When I use the word femme with reference to myself: I know the ways that she has contributed to the nuanced, finer definition that allows it to mean something particular to me. Over the past decade, in learning of the ways she navigated a maze that wasn’t designed for her has added heft to my definition too. While the critics of Saroj Khan have dragged her along with Hindi cinema’s portrayal of women, I think she was simply collateral damage. Instead, I think we should see her for making moves that in copying, rejecting or subverting them, each one of us has happened to chance upon something anew about ourselves.
However, there’s this moment in Nidhi Tuli’s documentary that made me want to slap every man in the world. In 1988, the Filmfare Awards introduced a category to honour choreography for the first time. Everyone knew it was to award Saroj Khan for “Ek Do Teen” and of course, she won. After her two-line acceptance speech, a penguin-like Subhash Ghai says, “Three cheers to this little fat girl who dances better than the many stars. Cheers!” and awkwardly cuts the air with his raised arm. It is so brief in the documentary that I feel evil for holding on to it but that’s precisely the kind of learnt, systemic prejudice that Saroj Khan constantly battled in her daily life. (She must have been exhausted and fed up of silencing her detractors with her skills, I know so many of us are.)
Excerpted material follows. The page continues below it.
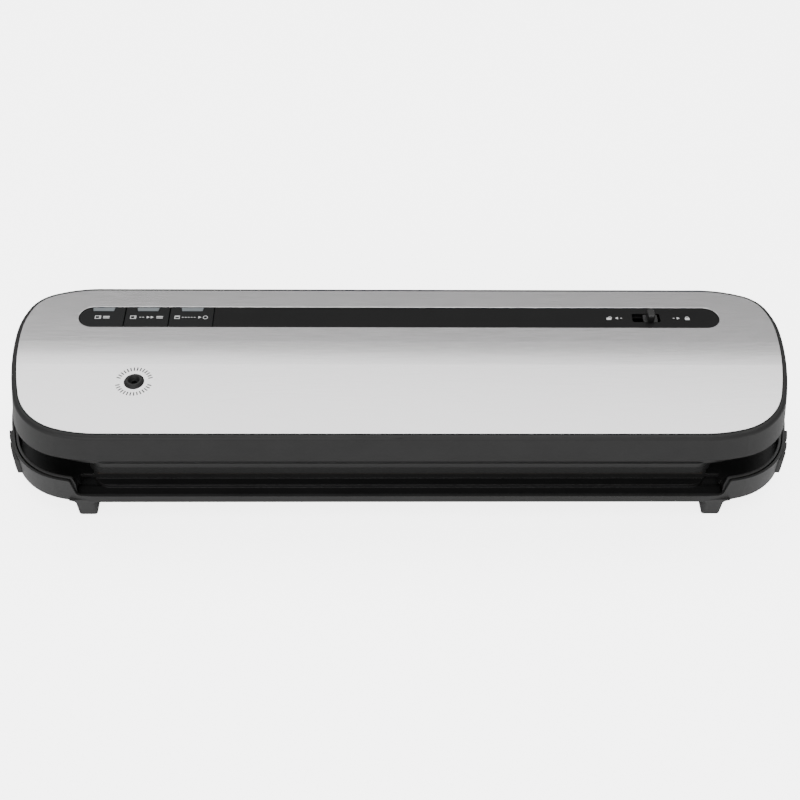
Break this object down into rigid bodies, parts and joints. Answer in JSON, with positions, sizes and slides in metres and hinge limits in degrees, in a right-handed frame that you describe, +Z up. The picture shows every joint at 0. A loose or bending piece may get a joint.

Everybody around her in the film industry thought she’d done so well — becoming Bollywood’s first female choreographer with a career spanning over 40 years — despite her circumstances, her gender, her physicality. It is always the addendum to her many triumphs. And while they were busy, occupied with those things, she moved with raftaar but it wasn’t a compromise for her immense talent. Growing up mixed-race, queer, femme in Bangalore, through these female actors, Saroj provided me with the keys to the vehicle that was my own body. She showed me the ways it can be employed to turn thought into action, word into flesh. Thank you, Masterji!